September 28, 2023 11:05

Every year, I try to escape London for some late summer sun. In recent years, a friend and I have explored Andalusia, the southern Spanish region which offers us beaches, bull-fighting and centuries of Jewish history. She hits the beaches, I hit the Jewish history, and she’s the one who goes home with a smile on her face.

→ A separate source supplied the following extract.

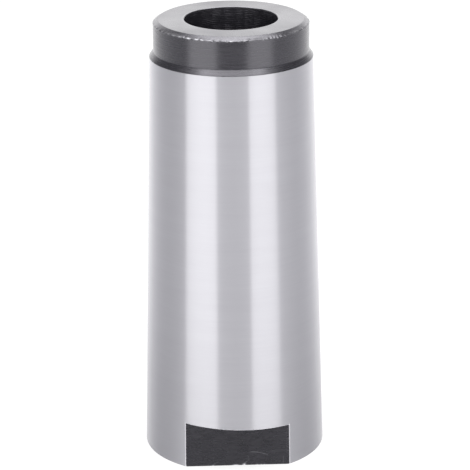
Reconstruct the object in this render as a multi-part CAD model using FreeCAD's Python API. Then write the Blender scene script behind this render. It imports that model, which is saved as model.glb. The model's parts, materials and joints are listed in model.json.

This month, I’ll be in Cordoba in southern Spain, perhaps the greatest of medieval Jewish cities. I’ll be visiting the birthplace of the great philosopher-rabbi Moses Maimonides and trying furiously to remember each of his Thirteen Principles of Jewish Faith. For the first time, I’ll get a chance to see the newly excavated synagogue recently found in nearby Utera, a once-thriving Jewish building most recently in use as a disco-bar. We’ll wander together round the old Jewish Quarter of the medieval city, plastered with positive signage about the joys of Abrahamic co-existence in Spain’s Middle Ages, and I’ll ball my hands into fists while I try not to bite the heads off upbeat, Kumbaya-ish tour-guides.

It is true that Cordoba was briefly a medieval city in which Muslims, Christians and Jews lived in some kind of peace. Jews were tolerated — toleration! Lucky Jews! — for a few centuries, just before and after the end of the first Christian millennium. Under the Caliphate of Cordoba, which lasted by most accounts from 929 to 1031, Jews even obtained high office in the Islamic regime and were permitted to run autonomous law courts within the community — provided they paid the additional dhimmi tax, accepted secondary status in Islamic courts, and identified themselves as Jewish in public. Lucky Jews!

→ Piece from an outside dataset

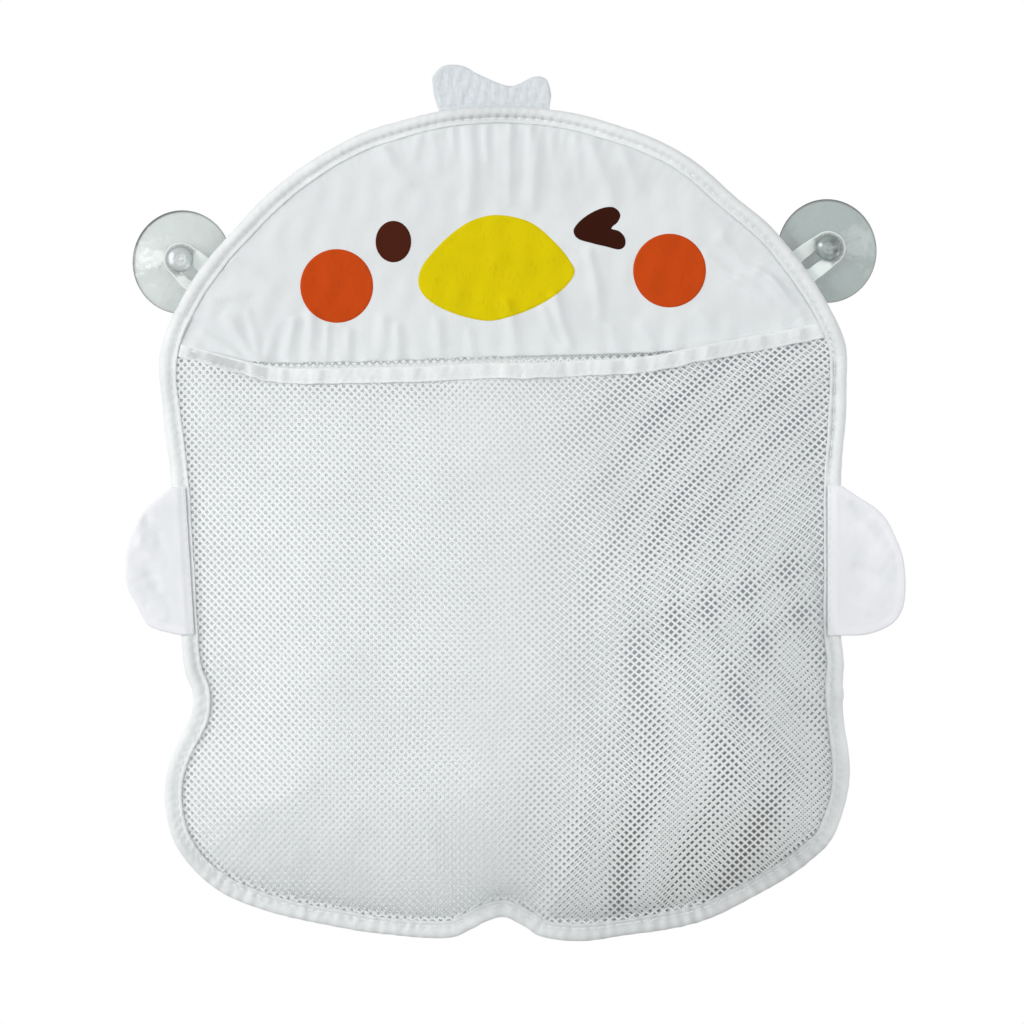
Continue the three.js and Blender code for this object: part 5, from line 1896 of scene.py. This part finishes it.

Amid these conditions, the Andalusian Jews of the Middle Ages did create a “Golden Age” of which the Sephardi community has every reason to be proud. I have no wish to do down the achievements of this extraordinary society. It was a briefly flourishing Jewish world whose scientific and literary thinkers gave us the cornerstone of Jewish intellectual culture.

If you want to question what we can and cannot claim to understand about an afterlife, you could do no worse than pick up Maimonides’ Guide for the Perplexed, or Moreh Nevukhim. (Maimonides is also known as Rambam, a contraction of Moses ben Maimon.) Struggling with the limitations that the body imposes on the mind? You may find fellow-feeling if you explore the poetry of Solomon ibn Gabirol. His abiding image of himself as a “vulture in a cage”, hungry to know God, captures the tension between our animal bodies and our sacred potential like few other poets have managed. Try reading him immediately alongside the Christian poet, John Donne, whose metaphysical ideas he pre-dated by nearly five centuries.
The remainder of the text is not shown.